Either a single ‘-’ or double ‘--’ are allowed. They have the same effect in evaluation node, but are different in non-eval (quoted) mode.

An operand (compare Kawa syntax) can be one of:

-identifier=word
--identifier=word

The word is implicitly quoted. No space is allowed before or after the ‘=’.

-identifier: expression
--identifier: expression

A number keyword-argument pair, with expression evaluated a call time. Space is required after the ‘:’.

-identifier
--identifier

Equivalent to: --identifier: #t. (Assuming identifier does not start with no-.)

-no-identifier
--no-identifier

Equivalent to: --identifier: #f.

In non-eval (quoted) mode, the reverse mapping is performed (more-or-less - details/restrictions to come).

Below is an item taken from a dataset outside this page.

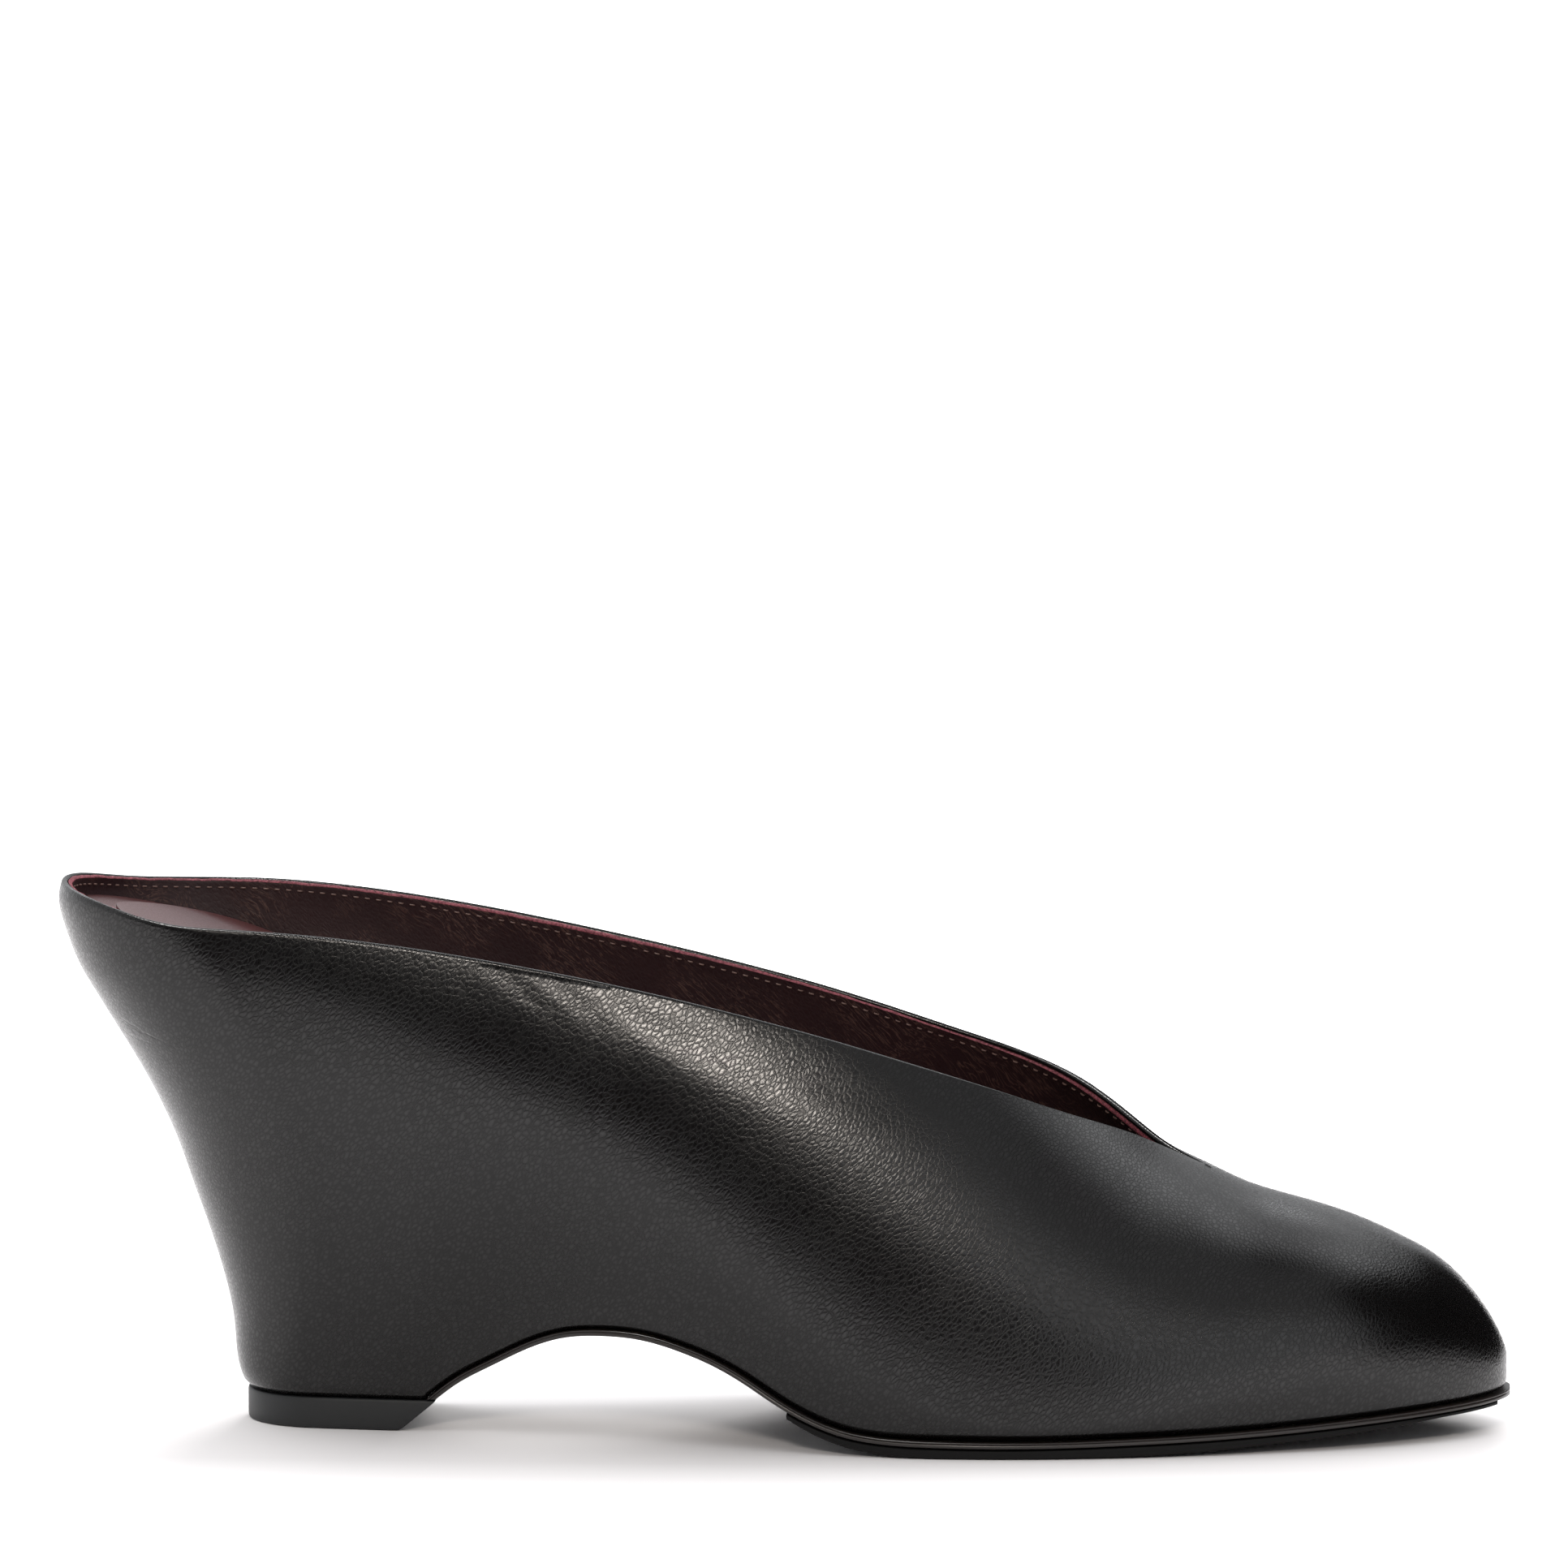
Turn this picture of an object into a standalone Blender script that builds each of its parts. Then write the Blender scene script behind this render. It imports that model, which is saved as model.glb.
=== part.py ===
"""Wedge mule for the right foot: a low leather shoe with a V-cut throat, a collar that
runs all the way round the heel, and a wedge cut away under the arch.

Lengths are in metres. X runs from the heel to the toe, Y to the inner side of the foot,
Z up. The origin is the middle of the heel's face on the floor.
"""
import math

import bmesh
import bpy
import numpy as np

# Named sizes
LENGTH = 0.2396
BALL_WIDTH = 0.0750
HEEL_HEIGHT = 0.0868
INSTEP_HEIGHT = 0.0433
BASE_WIDTH = 0.0300
BACK_OVERHANG = 0.0452
WALL = 0.0018
FIT_GAP = 0.0003
SOLE_THICK = 0.0010
SOLE_PROUD = 0.0007
INSOLE_THICK = 0.0022
SOCK_THICK = 0.0008
SOCK_INSET = 0.0022
LIFT_THICK = 0.0052
LIFT_SLANT = 0.0062
LIFT_INSET = 0.0002
SOLE_ROUND = 0.00035
TREAD_INSET = 0.0004
TREAD_LEAST = 0.0005
TIP_SETBACK = 0.0004
BED_SINK = 0.0025
SOLE_LEAST_HALF = 0.0003

# Where things begin and end, as shares of the length from the back of the collar
THROAT_AT = 0.7905
RIM_BACK_AT = 0.0034
BREAST_AT = 0.2580
CREST_AT = 0.3820
BASE_SHARE = 0.62
SOCK_FROM, SOCK_TO = 0.0400, 0.6500
WEDGE_TO = 0.5950
BED_DOWN_AT, BED_DOWN_OVER = 0.6050, 0.0300
TREAD_FROM, TREAD_TO = 0.5150, 0.9920
FLAT_FROM, FLAT_TO = 0.6050, 0.6680
SOLE_TIP_AT = 1.0006
PROUD_FROM, PROUD_OVER = 0.4000, 0.2000
PROUD_LEAST = 0.15

# Crease between upper and sole, seen from the side
CREASE = (  # along, height as a share of the heel height
    (0.2580, 0.0635), (0.2775, 0.1060), (0.3022, 0.1450), (0.3300, 0.1850),
    (0.3560, 0.2105), (0.3827, 0.2190), (0.4130, 0.2150), (0.4395, 0.1970),
    (0.4620, 0.1740), (0.4846, 0.1420), (0.5070, 0.1040), (0.5296, 0.0720),
    (0.5522, 0.0510), (0.5780, 0.0405), (0.6150, 0.0368), (0.6680, 0.0358),
    (0.7510, 0.0407), (0.8350, 0.0494), (0.9220, 0.0652), (1.0000, 0.0790),
)
# Back of the shoe, from the base up to the rim
BACK_LINE = (  # height as a share of the heel height, along
    (0.0635, 0.1290), (0.0840, 0.1257), (0.1780, 0.1207), (0.2900, 0.1125),
    (0.3700, 0.1035), (0.4600, 0.0920), (0.5370, 0.0822), (0.6060, 0.0712),
    (0.6920, 0.0545), (0.7700, 0.0370), (0.8190, 0.0262), (0.8700, 0.0152),
    (0.9100, 0.0090), (0.9550, 0.0035), (1.0000, 0.0006), (1.0350, 0.0034),
)
# Rim of the collar, outer and inner side of the foot
RIM = (  # along, height out, height in (shares of the heel height)
    (0.0034, 1.0345, 1.0345), (0.0150, 1.0270, 1.0240), (0.0370, 1.0120, 1.0090),
    (0.0600, 0.9960, 1.0020), (0.0840, 0.9820, 0.9990), (0.1250, 0.9730, 0.9975),
    (0.1960, 0.9600, 0.9830), (0.2500, 0.9430, 0.9630), (0.3130, 0.9160, 0.9330),
    (0.3840, 0.8800, 0.8930), (0.4600, 0.8330, 0.8440), (0.5420, 0.7730, 0.7830),
    (0.6130, 0.7120, 0.7230), (0.6680, 0.6590, 0.6760), (0.7070, 0.6150, 0.6310),
    (0.7420, 0.5715, 0.5715), (0.7660, 0.5335, 0.5310), (0.7800, 0.5132, 0.5122),
    (0.7905, 0.4988, 0.4988), (0.8183, 0.4610, 0.4610),
)
# How far the rim stands from the middle line (shares of the ball width)
RIM_SPREAD = (  # along, out, in
    (0.0000, 0.3520, 0.3520), (0.2000, 0.3530, 0.3530), (0.3130, 0.3500, 0.3500),
    (0.3840, 0.3500, 0.3490), (0.4600, 0.3500, 0.3500), (0.5420, 0.3430, 0.3430),
    (0.6130, 0.3180, 0.3210), (0.6680, 0.2720, 0.2780), (0.7070, 0.2060, 0.2100),
    (0.7420, 0.1130, 0.1130), (0.7660, 0.0380, 0.0380), (0.7790, 0.0140, 0.0140),
    (0.7905, 0.0010, 0.0010),
)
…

Running programs [not implemented yet]

The run macro quasi-quotes its arguments, and then executes the resulting string list as a process invocation, as if using the Kawa run-process function.

run date --utc

The result is a process object. A process can be coerced to a string (or more generally a blob), which is the result of standard output from the process. A process “written” to the REPL coerces it to a string.

The run macro can be left out if the following word has the form of a fully-qualified filename (i.e. starting with /). Also, if the following word is not in the lexical scope, but if there is (at compile-time) an executable file by that name in the PATH then run is also implied.

Filename globbing is performed.

Enclosed expressions are evaluated (at run-time). If they evaluate to a string without newlines, the result is interpolated in the command argument. If the result is a multi-line string or a sequence, more complex rules (TBD) are in play.